## REQUIRED WORK
Repeat all of the records verbatim.

## EXERCISE MATERIAL
* * * * * * *

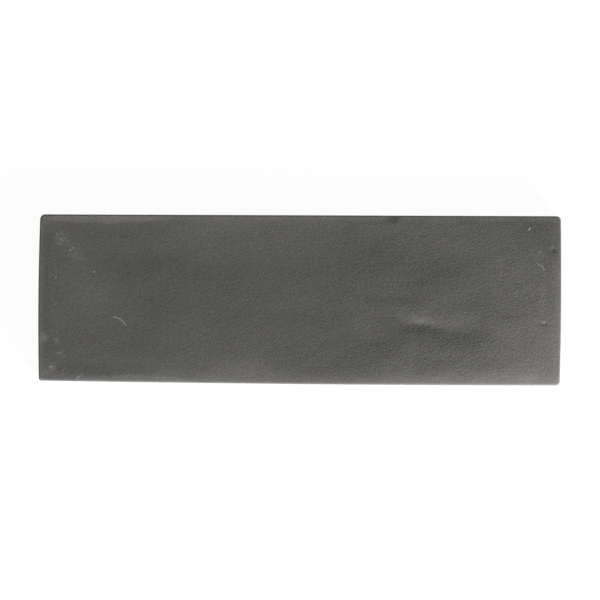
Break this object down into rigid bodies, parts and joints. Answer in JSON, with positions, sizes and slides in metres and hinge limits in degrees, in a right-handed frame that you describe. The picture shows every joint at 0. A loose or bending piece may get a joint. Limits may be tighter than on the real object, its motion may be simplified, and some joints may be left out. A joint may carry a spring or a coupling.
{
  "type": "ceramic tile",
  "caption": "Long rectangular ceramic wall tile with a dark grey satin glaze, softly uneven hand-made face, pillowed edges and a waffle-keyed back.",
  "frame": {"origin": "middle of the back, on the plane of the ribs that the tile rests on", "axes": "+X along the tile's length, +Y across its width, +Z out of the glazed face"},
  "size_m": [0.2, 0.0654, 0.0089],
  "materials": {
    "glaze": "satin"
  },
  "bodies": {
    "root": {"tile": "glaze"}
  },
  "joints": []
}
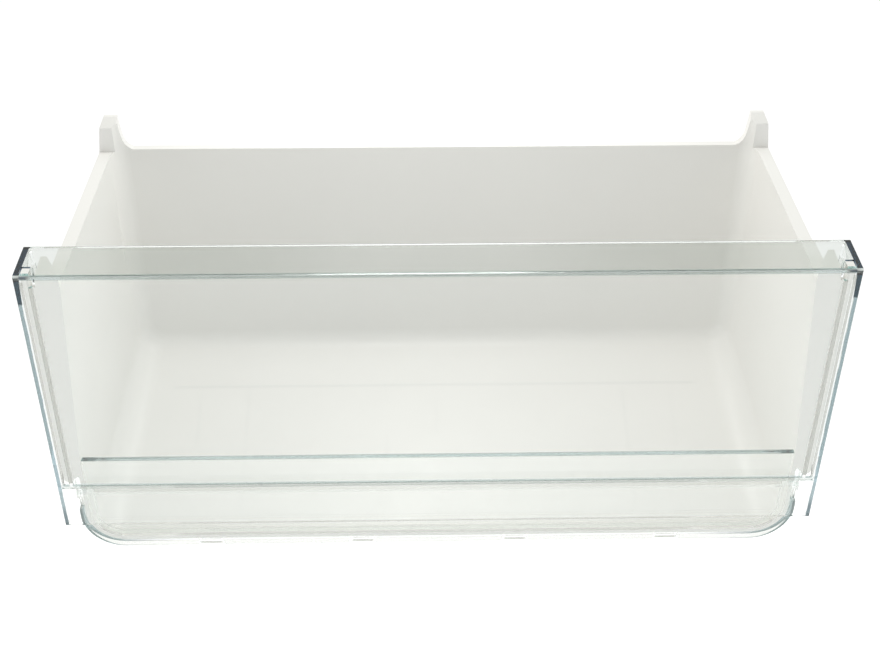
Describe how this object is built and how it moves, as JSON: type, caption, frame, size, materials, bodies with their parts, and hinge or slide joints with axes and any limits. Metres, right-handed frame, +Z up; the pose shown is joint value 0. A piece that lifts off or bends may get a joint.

* * * * * * *

## WRITTEN SOLUTION
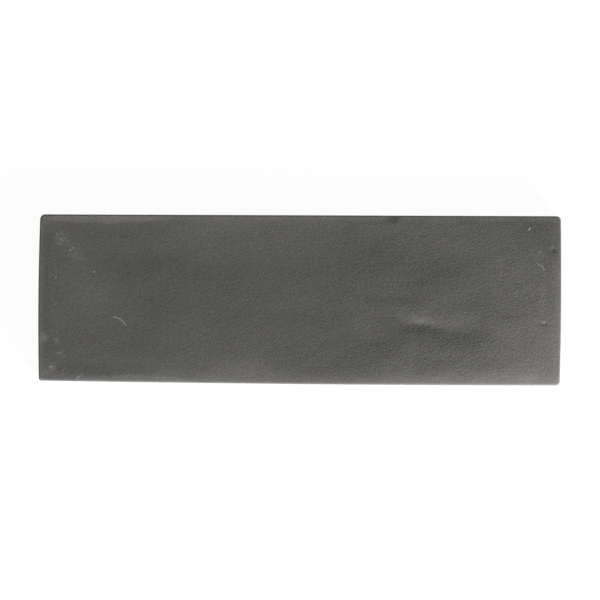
Break this object down into rigid bodies, parts and joints. Answer in JSON, with positions, sizes and slides in metres and hinge limits in degrees, in a right-handed frame that you describe. The picture shows every joint at 0. A loose or bending piece may get a joint. Limits may be tighter than on the real object, its motion may be simplified, and some joints may be left out. A joint may carry a spring or a coupling.
{
  "type": "ceramic tile",
  "caption": "Long rectangular ceramic wall tile with a dark grey satin glaze, softly uneven hand-made face, pillowed edges and a waffle-keyed back.",
  "frame": {"origin": "middle of the back, on the plane of the ribs that the tile rests on", "axes": "+X along the tile's length, +Y across its width, +Z out of the glazed face"},
  "size_m": [0.2, 0.0654, 0.0089],
  "materials": {
    "glaze": "satin"
  },
  "bodies": {
    "root": {"tile": "glaze"}
  },
  "joints": []
}
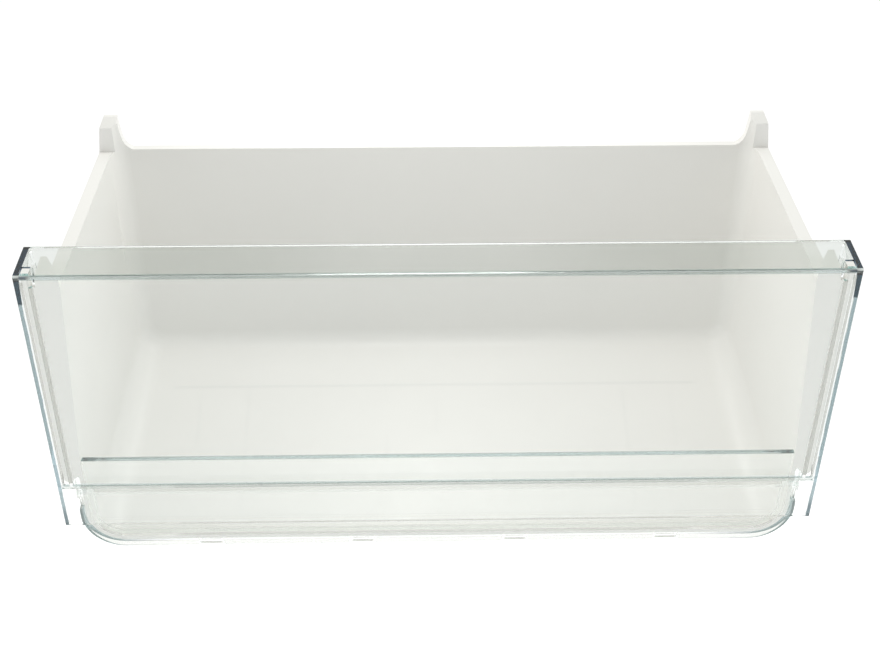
Describe how this object is built and how it moves, as JSON: type, caption, frame, size, materials, bodies with their parts, and hinge or slide joints with axes and any limits. Metres, right-handed frame, +Z up; the pose shown is joint value 0. A piece that lifts off or bends may get a joint.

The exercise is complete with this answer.